Available data -
****

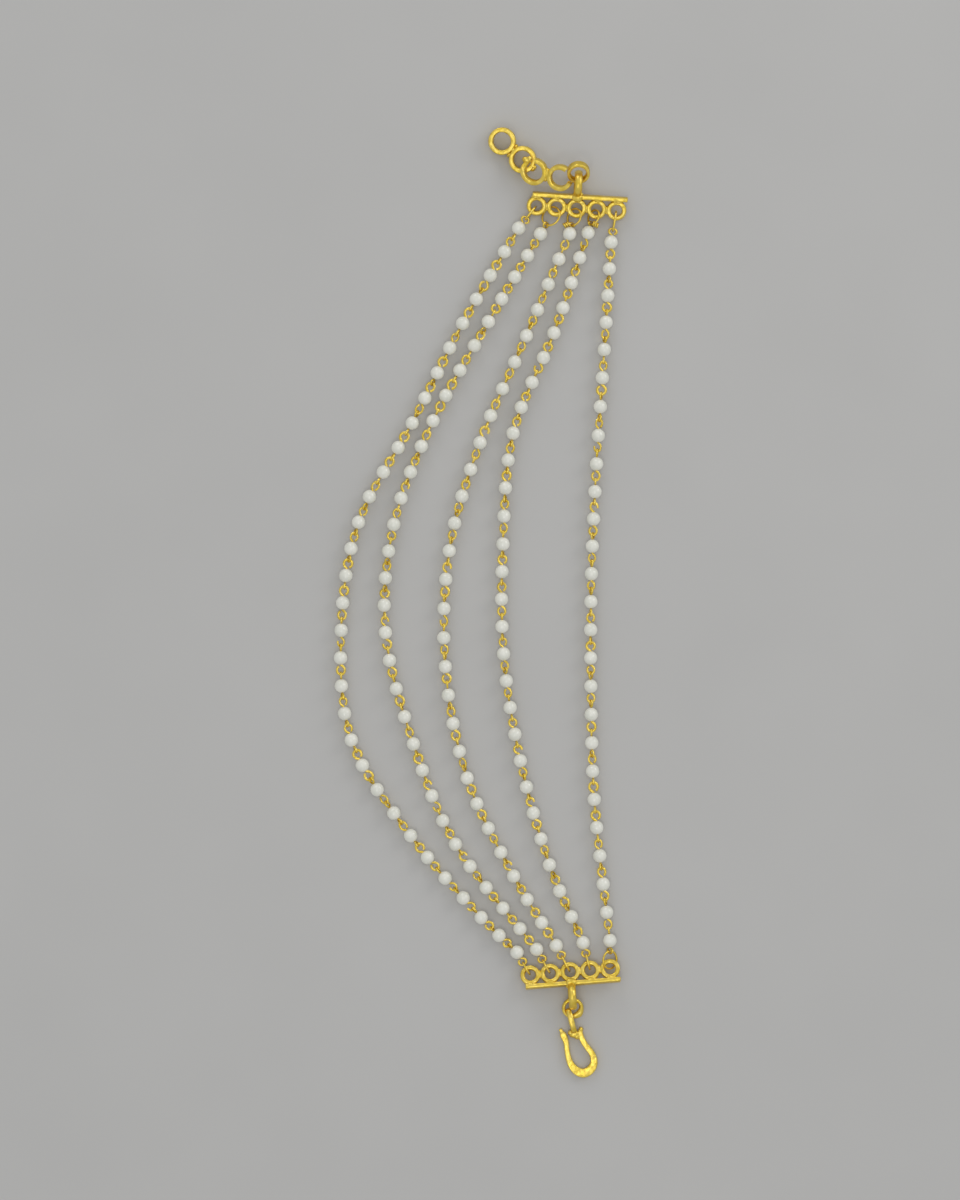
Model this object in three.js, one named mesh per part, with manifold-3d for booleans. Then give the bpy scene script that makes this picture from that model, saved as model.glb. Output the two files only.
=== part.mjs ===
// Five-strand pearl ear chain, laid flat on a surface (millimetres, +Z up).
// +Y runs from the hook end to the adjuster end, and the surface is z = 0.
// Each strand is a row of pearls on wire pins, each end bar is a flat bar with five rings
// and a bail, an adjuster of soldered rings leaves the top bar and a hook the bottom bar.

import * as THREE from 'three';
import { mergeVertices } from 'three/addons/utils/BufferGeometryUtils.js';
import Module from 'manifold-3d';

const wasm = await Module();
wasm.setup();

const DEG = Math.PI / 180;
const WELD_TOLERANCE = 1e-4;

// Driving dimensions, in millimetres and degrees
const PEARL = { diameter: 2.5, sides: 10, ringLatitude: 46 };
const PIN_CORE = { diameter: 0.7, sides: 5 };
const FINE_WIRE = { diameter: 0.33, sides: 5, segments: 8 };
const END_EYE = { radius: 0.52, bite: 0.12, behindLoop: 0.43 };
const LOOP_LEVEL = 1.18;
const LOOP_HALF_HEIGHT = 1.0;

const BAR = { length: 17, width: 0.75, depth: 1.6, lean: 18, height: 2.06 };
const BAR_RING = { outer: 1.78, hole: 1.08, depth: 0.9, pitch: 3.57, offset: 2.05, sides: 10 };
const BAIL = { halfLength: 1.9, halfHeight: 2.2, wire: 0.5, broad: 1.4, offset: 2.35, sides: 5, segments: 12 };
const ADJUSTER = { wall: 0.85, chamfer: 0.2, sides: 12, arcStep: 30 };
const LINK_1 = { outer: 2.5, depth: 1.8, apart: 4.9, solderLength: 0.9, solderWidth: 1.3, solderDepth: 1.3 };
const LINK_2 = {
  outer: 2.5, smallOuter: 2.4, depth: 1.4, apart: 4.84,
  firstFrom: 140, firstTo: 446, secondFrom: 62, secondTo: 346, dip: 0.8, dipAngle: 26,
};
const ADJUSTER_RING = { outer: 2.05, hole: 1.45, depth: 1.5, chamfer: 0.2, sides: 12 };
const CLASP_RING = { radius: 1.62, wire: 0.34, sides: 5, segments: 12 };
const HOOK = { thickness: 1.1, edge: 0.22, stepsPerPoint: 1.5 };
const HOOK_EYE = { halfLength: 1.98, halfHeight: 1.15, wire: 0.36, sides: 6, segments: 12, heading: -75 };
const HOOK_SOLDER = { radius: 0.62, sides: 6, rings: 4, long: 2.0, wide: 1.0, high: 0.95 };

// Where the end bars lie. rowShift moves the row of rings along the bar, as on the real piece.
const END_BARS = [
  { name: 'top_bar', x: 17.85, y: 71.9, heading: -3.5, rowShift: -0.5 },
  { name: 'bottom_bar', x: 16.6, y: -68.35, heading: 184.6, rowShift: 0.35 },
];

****

Your task - Return all of the data exactly as it reads.

Result for this task -
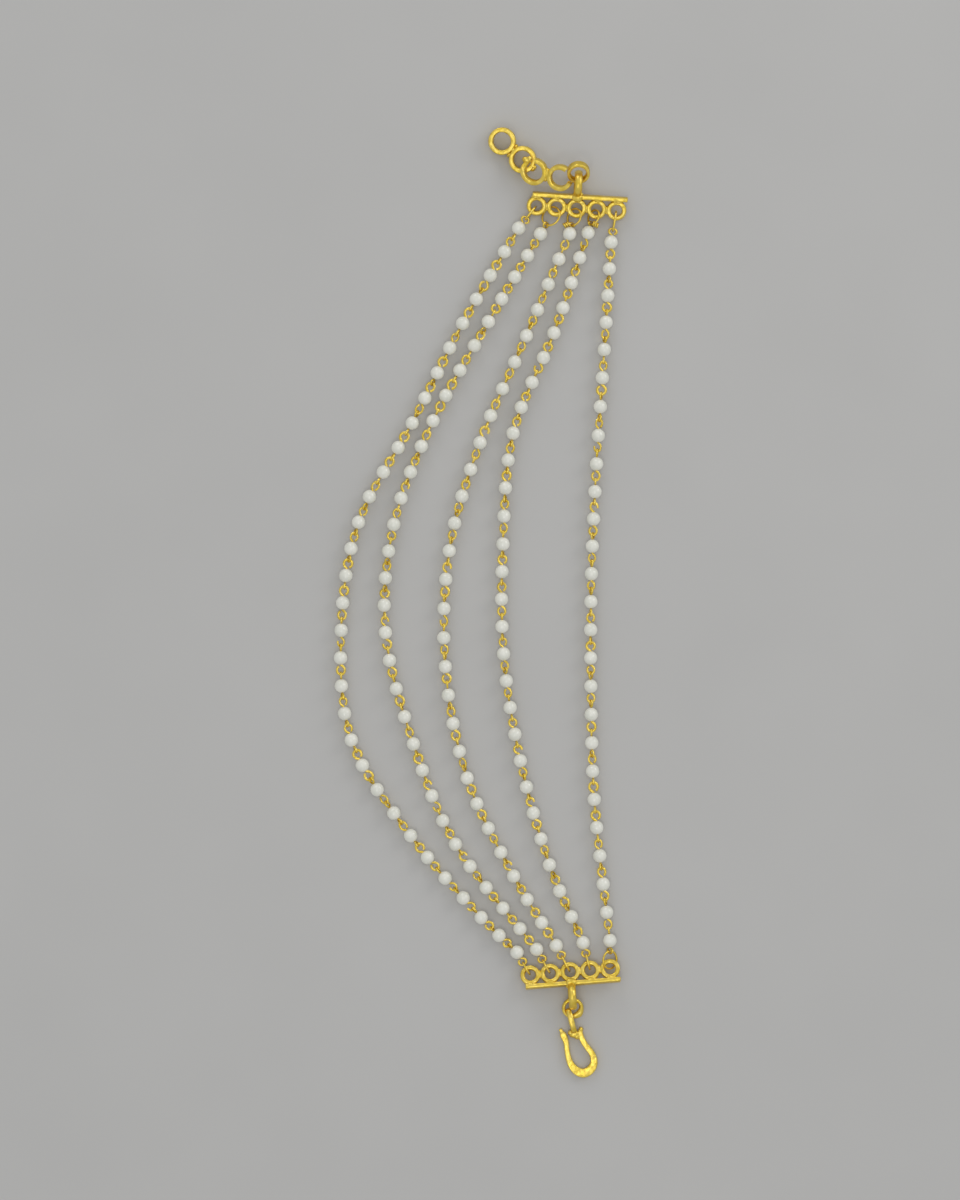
Model this object in three.js, one named mesh per part, with manifold-3d for booleans. Then give the bpy scene script that makes this picture from that model, saved as model.glb. Output the two files only.
=== part.mjs ===
// Five-strand pearl ear chain, laid flat on a surface (millimetres, +Z up).
// +Y runs from the hook end to the adjuster end, and the surface is z = 0.
// Each strand is a row of pearls on wire pins, each end bar is a flat bar with five rings
// and a bail, an adjuster of soldered rings leaves the top bar and a hook the bottom bar.

import * as THREE from 'three';
import { mergeVertices } from 'three/addons/utils/BufferGeometryUtils.js';
import Module from 'manifold-3d';

const wasm = await Module();
wasm.setup();

const DEG = Math.PI / 180;
const WELD_TOLERANCE = 1e-4;

// Driving dimensions, in millimetres and degrees
const PEARL = { diameter: 2.5, sides: 10, ringLatitude: 46 };
const PIN_CORE = { diameter: 0.7, sides: 5 };
const FINE_WIRE = { diameter: 0.33, sides: 5, segments: 8 };
const END_EYE = { radius: 0.52, bite: 0.12, behindLoop: 0.43 };
const LOOP_LEVEL = 1.18;
const LOOP_HALF_HEIGHT = 1.0;

const BAR = { length: 17, width: 0.75, depth: 1.6, lean: 18, height: 2.06 };
const BAR_RING = { outer: 1.78, hole: 1.08, depth: 0.9, pitch: 3.57, offset: 2.05, sides: 10 };
const BAIL = { halfLength: 1.9, halfHeight: 2.2, wire: 0.5, broad: 1.4, offset: 2.35, sides: 5, segments: 12 };
const ADJUSTER = { wall: 0.85, chamfer: 0.2, sides: 12, arcStep: 30 };
const LINK_1 = { outer: 2.5, depth: 1.8, apart: 4.9, solderLength: 0.9, solderWidth: 1.3, solderDepth: 1.3 };
const LINK_2 = {
  outer: 2.5, smallOuter: 2.4, depth: 1.4, apart: 4.84,
  firstFrom: 140, firstTo: 446, secondFrom: 62, secondTo: 346, dip: 0.8, dipAngle: 26,
};
const ADJUSTER_RING = { outer: 2.05, hole: 1.45, depth: 1.5, chamfer: 0.2, sides: 12 };
const CLASP_RING = { radius: 1.62, wire: 0.34, sides: 5, segments: 12 };
const HOOK = { thickness: 1.1, edge: 0.22, stepsPerPoint: 1.5 };
const HOOK_EYE = { halfLength: 1.98, halfHeight: 1.15, wire: 0.36, sides: 6, segments: 12, heading: -75 };
const HOOK_SOLDER = { radius: 0.62, sides: 6, rings: 4, long: 2.0, wide: 1.0, high: 0.95 };

// Where the end bars lie. rowShift moves the row of rings along the bar, as on the real piece.
const END_BARS = [
  { name: 'top_bar', x: 17.85, y: 71.9, heading: -3.5, rowShift: -0.5 },
  { name: 'bottom_bar', x: 16.6, y: -68.35, heading: 184.6, rowShift: 0.35 },
];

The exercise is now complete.